Mitchell Hartman Nov 30, 2012

**Updated with responses from Walmart and Schneider Logistics


Today, lawyers for workers at a warehouse that moves goods exclusively for Walmart in Southern California charged that Walmart is responsible for ‘massive wage fraud” and other labor violations, and said they were seeking millions of dollars in damages from the giant retailer.

Labor lawyer Michael Rubin says this is the first time Walmart has been sued and alleged to be legally liable for wages and conditions of subcontracted workers in its warehouses, workers who don’t work directly for Walmart. The suit seeks compensatory and punitive damages.

The federal class-action lawsuit to which they are now adding Walmart as a defendant, Carrillo v. Schneider Logistics, was filed one year ago on behalf of as many as 1,800 workers at a warehouse in Mira Loma, Calif. The facility, identified as Walmart warehouse No. 6060, is operated by Wisconsin-based Schneider Logistics, on contract to Walmart. The workers affected have been employed over the past decade by several temporary-staffing agencies on contract to Schneider (Premier Warehousing Ventures, Rogers-Premier Unloading Services, and Impact Logistics), and by Schneider itself, as manual box-handlers and forklift drivers.

Today, Rubin alleged that, based on discovery conducted over the past year in the case, Walmart is responsible for ‘all damages to workers.’  Rubin explained the basis of adding Walmart to the suit by alleging that Walmart controls and monitors all work moving Walmart’s goods in the warehouse. ‘Walmart knows what the workers are doing, and how long it takes to do it,’ said Rubin. ‘Key managers and supervisors employed by Schneider had Walmart emails as well as Schneider emails.’ He said Walmart owns the equipment used, and tracks the movement of goods in detail. He also said Walmart had as many as seven of its own managers on-site at times, and that the retailer audited the warehouse.

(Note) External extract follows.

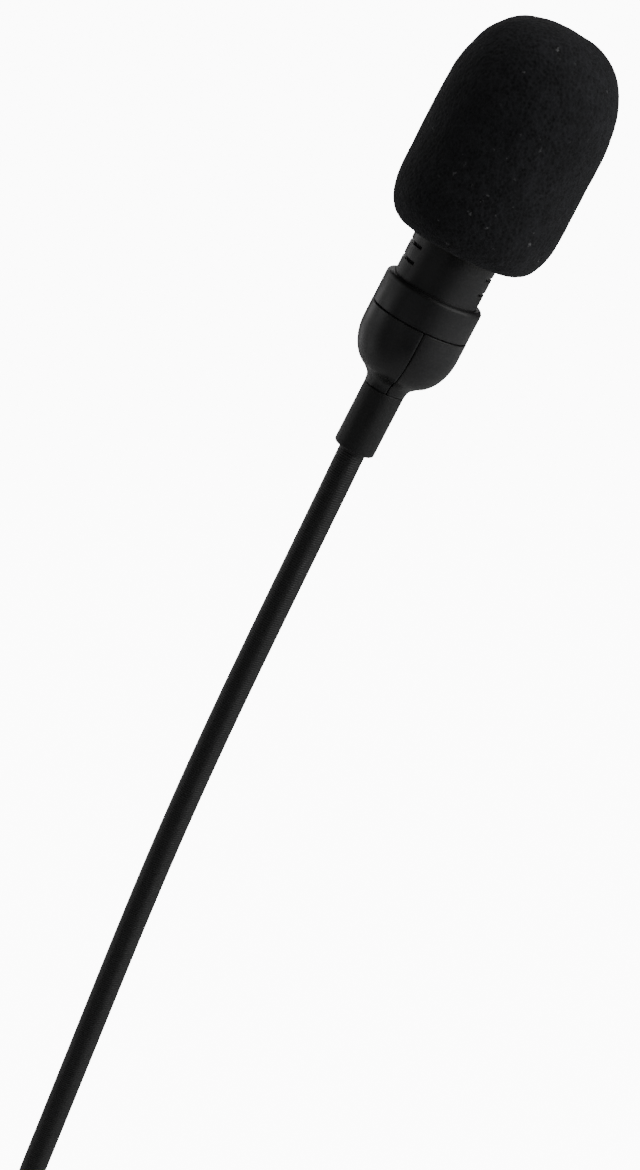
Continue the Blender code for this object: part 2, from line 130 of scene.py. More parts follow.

The temporary warehouse workers represented in the case typically earn $8/hour, California’s minimum wage, with no paid sick time, health or retirement benefits. One hundred to two hundred of them work at the warehouse at any given time, depending on work-flow. Last year, California’s Labor Commissioner cited temp agencies at the warehouse for more than $1 million in fines for wage-theft violations, including failure to pay overtime and improperly requiring workers to rent uniforms.


Hear from the Walmart warehouse workers themselves and about the conditions they face in this three-part series from the Wealth & Poverty Desk: Part 1, “Workers protest pay, conditions at Walmart warehouses;” Part 2, “Walmart warehouse temps add flexibility — and save money?;” and Part 3, “Warehouse ‘permatemps’ push Walmart accountability.”


California Labor Commissioner Julie Su describes the violations her department found: ‘Extremely long hours worked, without the proper pay. Workers who show up, and then are required to wait before they actually go on the clock. The workers were working there without getting any record of their hours worked, the method of pay, the piece-rate. Presumably they were paid by the piece, although none of that was entirely clear to the workers.’

Su says the legal theory being used in this case, to try to establish legal responsibility and liability up the supply chain from labor subcontractor, to warehouse-operator contractor, to big-box retailer end-user, has been used successfully in pursuing employers in the garment and agriculture industries. ‘California law is quite strong when it comes to recognition of the concept of a ‘joint employer,’’ says Su. ‘Meaning, just because you’re employed directly by one entity, it doesn’t mean you can’t also be employed by another entity, including an entity up the chain.’ 

Walmart spokesperson Dan Fogelman provided the following response to Marketplace:

We disagree with the plaintiffs’ perception, as stated in their filing. Walmart is Schneider’s customer. We have a set of business needs that we pay them to meet, just like any company might hire an accounting firm to do taxes or an advertising firm to help launch a new product.

While we have a set of quality standards that must be met, the third party service providers we utilize are responsible for running their day-to-day business. They manage their people completely independent of us. 

Schneider Logistics said in a prepared statement that the company is not responsible for the people who work for temp agencies that staff the Schneider facility in Mira Loma.